PostgreSQL database has run out of available connection slots

We would appreciate any guidelines/suggestions on what we could improve on to prevent this error?
Background:

  • Our self-hosted Retool is running into a 503 error which, when looking at the logs is due to PostgreSQL database running out of available connection slots.
  • The database connection log shows an average connection count of around 30, then huge spikes up to our limit of 90.
  • We have only recently started building on Retool, so the number of users are around max 4 at a time.
  • Our apps connect to Redshift - which we then transform the results to JSON and we use JSON to SQL to manipulate the result set from Redshift.
  • I have also set caching of the Redshift queries to every 23 hours.
  • Our devops team are looking into using variables to " minimize the connection exhaust issue".

Is there anything that we have missed that could help us prevent the spikes in connections being opened?

Another oddity... is that we have a new instance of Retool, that has no apps or users, yet it's showing 15 to 17 connections are open, why would that be?

Thanks in advance.

Hey @Lisat - thanks for reaching out and for your patience.
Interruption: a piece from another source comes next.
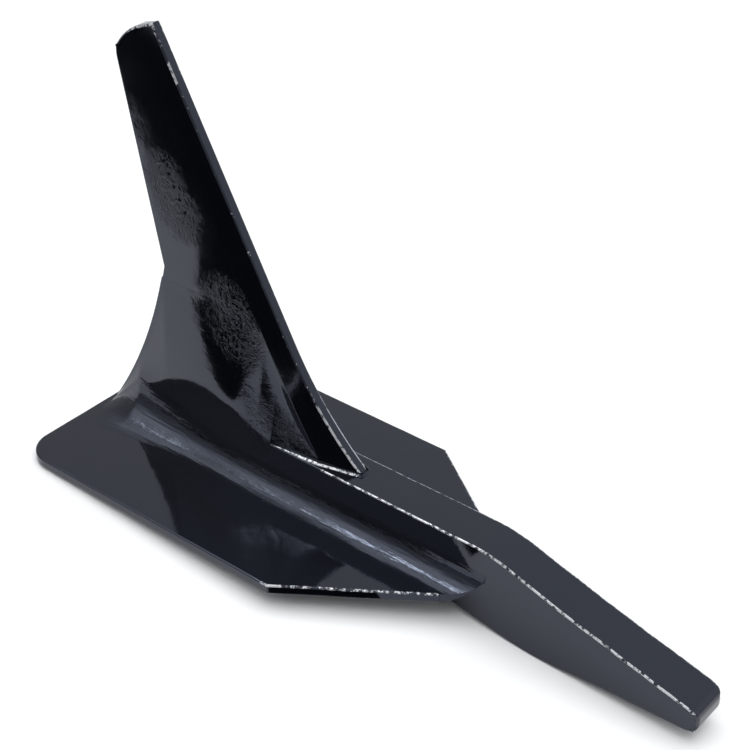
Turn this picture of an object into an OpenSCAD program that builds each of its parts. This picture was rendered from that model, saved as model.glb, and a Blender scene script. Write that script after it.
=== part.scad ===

To start, what version of Retool are you currently running? And it would be great to get a little more insight into the nature of this particular database. Is it the primary application database or a resource that you've connected to through Retool?

Hi @Darren
Some background on our Retool on-prem instance

  • version 3.75.19
  • Running on db.t3.micro instance, which has 2 vCPUs and 1 GiB of memory
  • Redshift is a resource that we are connecting to.

The app that we are building

  • Has around 7 Redshift queries that return aggregated data with caching switched on
  • We then use JSON to SQL to do further aggregation for charts and tables so that we don't hit Redshift again.
  • We get inconsistent 503 errors
  • We also get a spinning wheel when trying save updates.

I am not sure if it's a resource issue, or we need to further refine our Redshift queries that pull the data need for the app.

Any guidance would be really appreciated.

It does feel like you might be bottlenecked by available RAM, but I'm not necessarily confident that it's responsible for your pooling/connection issues. That said, upgrading to something like a t3.medium instance might alleviate any responsiveness issues that you're seeing.

I'm still trying to understand the core of the issue, though. :thinking: Are you running out of connections to Redshift or to Retool's application database? Both can probably be addressed by tweaking the right environment variables - such as the ones mentioned here - but we need to first identify the precise nature of the problem.

Hi Darren,
Thanks for this!
Our DevOps team have now updated our instance to db.t3.small from db.t3.micro - so we are hoping this works.

We also figured out that if we reduce the amount of data we are returning to Retool from Redshift then the performance stabilises, so it seems as if we need to be more intentional about just how much data we return to Retool - especially when setting caching on the result set, as we no longer get the spinning wheel on saving with the smaller data set.

Thanks for bearing with me on this setup and my questions. It's a steep learning curve at the moment for everyone involved to ensure we have an environment that gives a good user experience.

My pleasure! I'll tentatively mark your most recent post as the "Solution", but don't hesitate to reach out if you have any additional questions. :+1: